— Begin —
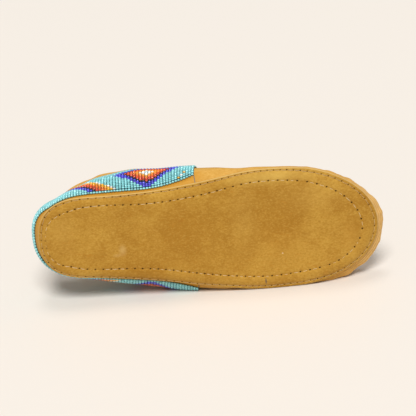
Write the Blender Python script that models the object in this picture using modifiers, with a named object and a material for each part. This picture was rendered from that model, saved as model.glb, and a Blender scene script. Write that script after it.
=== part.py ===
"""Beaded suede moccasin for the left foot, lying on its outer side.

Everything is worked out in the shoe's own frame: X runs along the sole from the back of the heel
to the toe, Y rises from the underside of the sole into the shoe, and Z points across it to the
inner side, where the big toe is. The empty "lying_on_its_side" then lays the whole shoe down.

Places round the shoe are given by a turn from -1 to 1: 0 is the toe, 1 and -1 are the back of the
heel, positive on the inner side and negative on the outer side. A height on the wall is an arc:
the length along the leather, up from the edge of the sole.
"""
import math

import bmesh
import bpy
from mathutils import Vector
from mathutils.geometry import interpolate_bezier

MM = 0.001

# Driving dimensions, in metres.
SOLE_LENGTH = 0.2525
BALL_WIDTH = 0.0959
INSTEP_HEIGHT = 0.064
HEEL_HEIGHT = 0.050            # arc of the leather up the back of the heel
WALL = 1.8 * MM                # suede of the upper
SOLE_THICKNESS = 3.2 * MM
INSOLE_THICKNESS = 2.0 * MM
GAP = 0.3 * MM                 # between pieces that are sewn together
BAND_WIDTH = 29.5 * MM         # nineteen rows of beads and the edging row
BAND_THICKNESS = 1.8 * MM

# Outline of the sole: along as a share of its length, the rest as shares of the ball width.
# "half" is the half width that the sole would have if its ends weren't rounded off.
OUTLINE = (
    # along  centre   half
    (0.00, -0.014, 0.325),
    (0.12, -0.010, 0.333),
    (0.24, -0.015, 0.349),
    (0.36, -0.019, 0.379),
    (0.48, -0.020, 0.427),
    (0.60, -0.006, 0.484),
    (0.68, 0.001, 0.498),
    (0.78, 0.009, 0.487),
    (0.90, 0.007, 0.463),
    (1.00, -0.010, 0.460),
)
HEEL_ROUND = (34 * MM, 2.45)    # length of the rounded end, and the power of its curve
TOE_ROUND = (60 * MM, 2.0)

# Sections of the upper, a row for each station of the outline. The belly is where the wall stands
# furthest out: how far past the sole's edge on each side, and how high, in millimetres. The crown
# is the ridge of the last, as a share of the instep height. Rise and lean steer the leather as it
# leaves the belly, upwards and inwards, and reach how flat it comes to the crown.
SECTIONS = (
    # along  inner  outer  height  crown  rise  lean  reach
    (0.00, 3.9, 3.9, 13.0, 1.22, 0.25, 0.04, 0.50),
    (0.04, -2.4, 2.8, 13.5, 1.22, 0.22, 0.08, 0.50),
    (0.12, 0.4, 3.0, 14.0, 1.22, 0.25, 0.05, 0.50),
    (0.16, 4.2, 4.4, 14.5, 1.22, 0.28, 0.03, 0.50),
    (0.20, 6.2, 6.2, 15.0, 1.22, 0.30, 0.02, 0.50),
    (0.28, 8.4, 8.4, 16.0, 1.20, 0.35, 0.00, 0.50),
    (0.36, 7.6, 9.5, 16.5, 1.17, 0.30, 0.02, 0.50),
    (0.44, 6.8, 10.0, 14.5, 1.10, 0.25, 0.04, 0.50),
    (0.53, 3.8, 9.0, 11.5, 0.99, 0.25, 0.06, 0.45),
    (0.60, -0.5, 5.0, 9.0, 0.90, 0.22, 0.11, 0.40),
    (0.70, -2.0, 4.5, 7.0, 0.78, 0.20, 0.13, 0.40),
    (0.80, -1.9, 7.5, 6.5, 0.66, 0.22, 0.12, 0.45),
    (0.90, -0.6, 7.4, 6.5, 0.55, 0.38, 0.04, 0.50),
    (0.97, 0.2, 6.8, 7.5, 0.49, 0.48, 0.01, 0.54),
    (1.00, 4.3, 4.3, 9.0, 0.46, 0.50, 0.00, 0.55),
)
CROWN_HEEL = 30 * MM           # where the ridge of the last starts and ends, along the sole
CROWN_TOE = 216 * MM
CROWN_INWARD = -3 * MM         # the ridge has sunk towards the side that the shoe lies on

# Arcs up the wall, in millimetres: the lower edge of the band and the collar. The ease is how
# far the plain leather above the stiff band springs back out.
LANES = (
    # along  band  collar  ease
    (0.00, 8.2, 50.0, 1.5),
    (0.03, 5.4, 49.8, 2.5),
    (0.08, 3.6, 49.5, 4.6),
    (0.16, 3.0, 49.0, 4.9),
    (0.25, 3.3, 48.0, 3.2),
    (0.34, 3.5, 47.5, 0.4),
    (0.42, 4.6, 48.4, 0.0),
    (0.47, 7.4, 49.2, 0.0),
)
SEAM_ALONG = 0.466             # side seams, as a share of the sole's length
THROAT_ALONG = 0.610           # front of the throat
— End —
• What needs to be done:
Reproduce exactly, please, only the lines from the start of the data above to the line that contains "its outer side.", with both ends kept.

• Full answer:
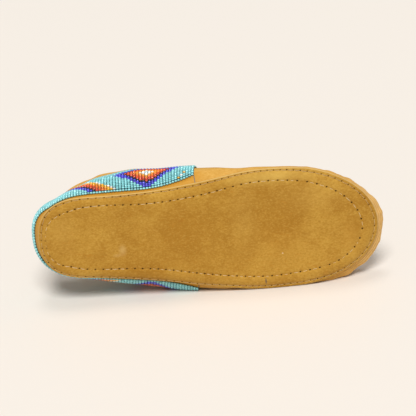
Write the Blender Python script that models the object in this picture using modifiers, with a named object and a material for each part. This picture was rendered from that model, saved as model.glb, and a Blender scene script. Write that script after it.
=== part.py ===
"""Beaded suede moccasin for the left foot, lying on its outer side.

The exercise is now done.